Task requirements
Extract all data as written.

Data shown
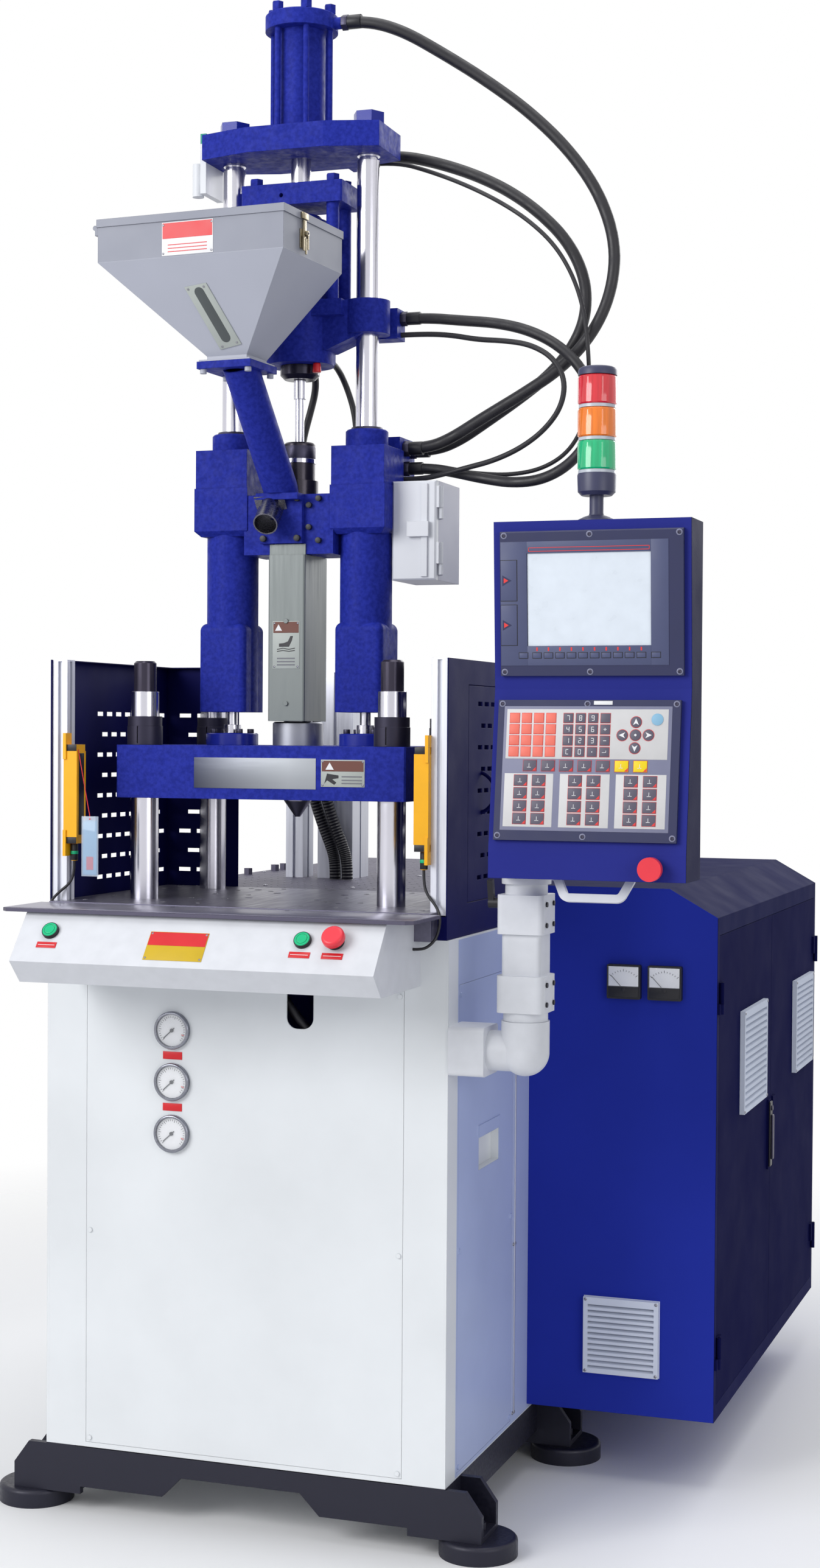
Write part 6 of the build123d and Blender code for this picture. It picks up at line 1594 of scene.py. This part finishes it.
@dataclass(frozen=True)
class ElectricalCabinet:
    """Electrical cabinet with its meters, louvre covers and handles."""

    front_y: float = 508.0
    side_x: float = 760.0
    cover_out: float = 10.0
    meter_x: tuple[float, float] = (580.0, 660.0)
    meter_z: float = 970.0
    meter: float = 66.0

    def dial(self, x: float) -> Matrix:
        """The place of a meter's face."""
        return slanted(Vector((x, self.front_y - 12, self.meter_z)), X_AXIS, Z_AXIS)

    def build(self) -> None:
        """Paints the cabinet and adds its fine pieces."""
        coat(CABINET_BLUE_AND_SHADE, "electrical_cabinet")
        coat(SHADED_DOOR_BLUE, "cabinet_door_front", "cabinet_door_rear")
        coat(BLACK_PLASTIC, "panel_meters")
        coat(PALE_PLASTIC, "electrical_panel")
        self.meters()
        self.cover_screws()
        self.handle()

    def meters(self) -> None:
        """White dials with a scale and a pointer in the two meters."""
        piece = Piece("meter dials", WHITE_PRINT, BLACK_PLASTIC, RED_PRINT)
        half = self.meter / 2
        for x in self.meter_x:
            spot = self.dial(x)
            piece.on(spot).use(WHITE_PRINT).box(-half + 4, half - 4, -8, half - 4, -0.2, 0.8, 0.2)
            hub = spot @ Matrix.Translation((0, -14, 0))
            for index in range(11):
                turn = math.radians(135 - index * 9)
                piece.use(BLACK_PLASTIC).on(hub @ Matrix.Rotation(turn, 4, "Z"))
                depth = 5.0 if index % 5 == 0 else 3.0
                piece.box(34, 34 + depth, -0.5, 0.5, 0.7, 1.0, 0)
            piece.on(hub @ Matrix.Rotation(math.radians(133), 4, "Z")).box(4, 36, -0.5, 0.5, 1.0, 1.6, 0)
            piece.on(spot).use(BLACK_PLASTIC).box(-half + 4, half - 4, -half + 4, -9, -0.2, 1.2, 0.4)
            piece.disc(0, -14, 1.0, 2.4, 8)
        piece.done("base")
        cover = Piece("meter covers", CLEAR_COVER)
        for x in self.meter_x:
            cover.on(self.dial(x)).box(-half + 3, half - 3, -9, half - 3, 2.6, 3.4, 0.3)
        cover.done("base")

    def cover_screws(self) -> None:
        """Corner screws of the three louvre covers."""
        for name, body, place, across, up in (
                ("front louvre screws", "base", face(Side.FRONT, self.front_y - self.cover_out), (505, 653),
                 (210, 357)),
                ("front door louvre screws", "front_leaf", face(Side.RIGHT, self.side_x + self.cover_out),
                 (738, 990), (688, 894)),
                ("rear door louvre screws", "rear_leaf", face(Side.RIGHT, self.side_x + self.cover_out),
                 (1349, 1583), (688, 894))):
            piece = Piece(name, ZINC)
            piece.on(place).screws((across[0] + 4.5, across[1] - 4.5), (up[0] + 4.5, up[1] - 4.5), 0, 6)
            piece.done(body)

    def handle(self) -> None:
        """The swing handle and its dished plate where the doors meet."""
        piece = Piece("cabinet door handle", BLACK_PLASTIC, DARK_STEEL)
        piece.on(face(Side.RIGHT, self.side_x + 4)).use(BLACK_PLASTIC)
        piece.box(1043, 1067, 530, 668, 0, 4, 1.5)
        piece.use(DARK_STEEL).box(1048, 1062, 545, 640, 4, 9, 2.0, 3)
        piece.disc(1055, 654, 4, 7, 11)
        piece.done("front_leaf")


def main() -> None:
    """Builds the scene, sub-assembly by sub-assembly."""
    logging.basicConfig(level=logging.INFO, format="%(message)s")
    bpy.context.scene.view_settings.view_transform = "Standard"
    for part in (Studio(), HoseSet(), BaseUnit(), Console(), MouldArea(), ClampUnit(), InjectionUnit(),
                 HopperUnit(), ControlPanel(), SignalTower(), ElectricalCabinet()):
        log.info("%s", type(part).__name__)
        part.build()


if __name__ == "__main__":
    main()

Result
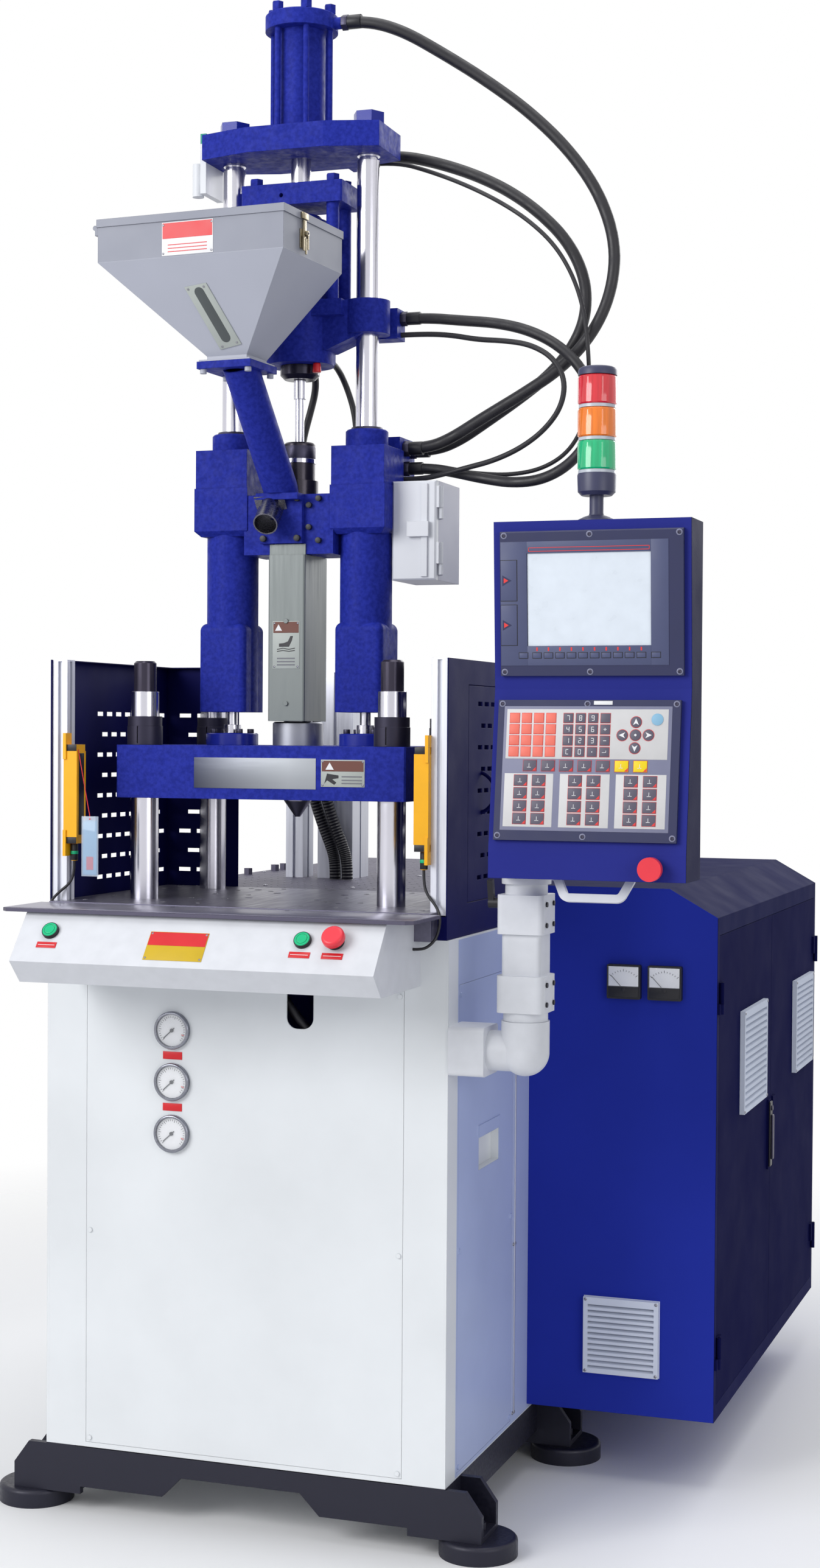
Write part 6 of the build123d and Blender code for this picture. It picks up at line 1594 of scene.py. This part finishes it.
@dataclass(frozen=True)
class ElectricalCabinet:
    """Electrical cabinet with its meters, louvre covers and handles."""

    front_y: float = 508.0
    side_x: float = 760.0
    cover_out: float = 10.0
    meter_x: tuple[float, float] = (580.0, 660.0)
    meter_z: float = 970.0
    meter: float = 66.0

    def dial(self, x: float) -> Matrix:
        """The place of a meter's face."""
        return slanted(Vector((x, self.front_y - 12, self.meter_z)), X_AXIS, Z_AXIS)

    def build(self) -> None:
        """Paints the cabinet and adds its fine pieces."""
        coat(CABINET_BLUE_AND_SHADE, "electrical_cabinet")
        coat(SHADED_DOOR_BLUE, "cabinet_door_front", "cabinet_door_rear")
        coat(BLACK_PLASTIC, "panel_meters")
        coat(PALE_PLASTIC, "electrical_panel")
        self.meters()
        self.cover_screws()
        self.handle()

    def meters(self) -> None:
        """White dials with a scale and a pointer in the two meters."""
        piece = Piece("meter dials", WHITE_PRINT, BLACK_PLASTIC, RED_PRINT)
        half = self.meter / 2
        for x in self.meter_x:
            spot = self.dial(x)
            piece.on(spot).use(WHITE_PRINT).box(-half + 4, half - 4, -8, half - 4, -0.2, 0.8, 0.2)
            hub = spot @ Matrix.Translation((0, -14, 0))
            for index in range(11):
                turn = math.radians(135 - index * 9)
                piece.use(BLACK_PLASTIC).on(hub @ Matrix.Rotation(turn, 4, "Z"))
                depth = 5.0 if index % 5 == 0 else 3.0
                piece.box(34, 34 + depth, -0.5, 0.5, 0.7, 1.0, 0)
            piece.on(hub @ Matrix.Rotation(math.radians(133), 4, "Z")).box(4, 36, -0.5, 0.5, 1.0, 1.6, 0)
            piece.on(spot).use(BLACK_PLASTIC).box(-half + 4, half - 4, -half + 4, -9, -0.2, 1.2, 0.4)
            piece.disc(0, -14, 1.0, 2.4, 8)
        piece.done("base")
        cover = Piece("meter covers", CLEAR_COVER)
        for x in self.meter_x:
            cover.on(self.dial(x)).box(-half + 3, half - 3, -9, half - 3, 2.6, 3.4, 0.3)
        cover.done("base")

    def cover_screws(self) -> None:
        """Corner screws of the three louvre covers."""
        for name, body, place, across, up in (
                ("front louvre screws", "base", face(Side.FRONT, self.front_y - self.cover_out), (505, 653),
                 (210, 357)),
                ("front door louvre screws", "front_leaf", face(Side.RIGHT, self.side_x + self.cover_out),
                 (738, 990), (688, 894)),
                ("rear door louvre screws", "rear_leaf", face(Side.RIGHT, self.side_x + self.cover_out),
                 (1349, 1583), (688, 894))):
            piece = Piece(name, ZINC)
            piece.on(place).screws((across[0] + 4.5, across[1] - 4.5), (up[0] + 4.5, up[1] - 4.5), 0, 6)
            piece.done(body)

    def handle(self) -> None:
        """The swing handle and its dished plate where the doors meet."""
        piece = Piece("cabinet door handle", BLACK_PLASTIC, DARK_STEEL)
        piece.on(face(Side.RIGHT, self.side_x + 4)).use(BLACK_PLASTIC)
        piece.box(1043, 1067, 530, 668, 0, 4, 1.5)
        piece.use(DARK_STEEL).box(1048, 1062, 545, 640, 4, 9, 2.0, 3)
        piece.disc(1055, 654, 4, 7, 11)
        piece.done("front_leaf")


def main() -> None:
    """Builds the scene, sub-assembly by sub-assembly."""
    logging.basicConfig(level=logging.INFO, format="%(message)s")
    bpy.context.scene.view_settings.view_transform = "Standard"
    for part in (Studio(), HoseSet(), BaseUnit(), Console(), MouldArea(), ClampUnit(), InjectionUnit(),
                 HopperUnit(), ControlPanel(), SignalTower(), ElectricalCabinet()):
        log.info("%s", type(part).__name__)
        part.build()


if __name__ == "__main__":
    main()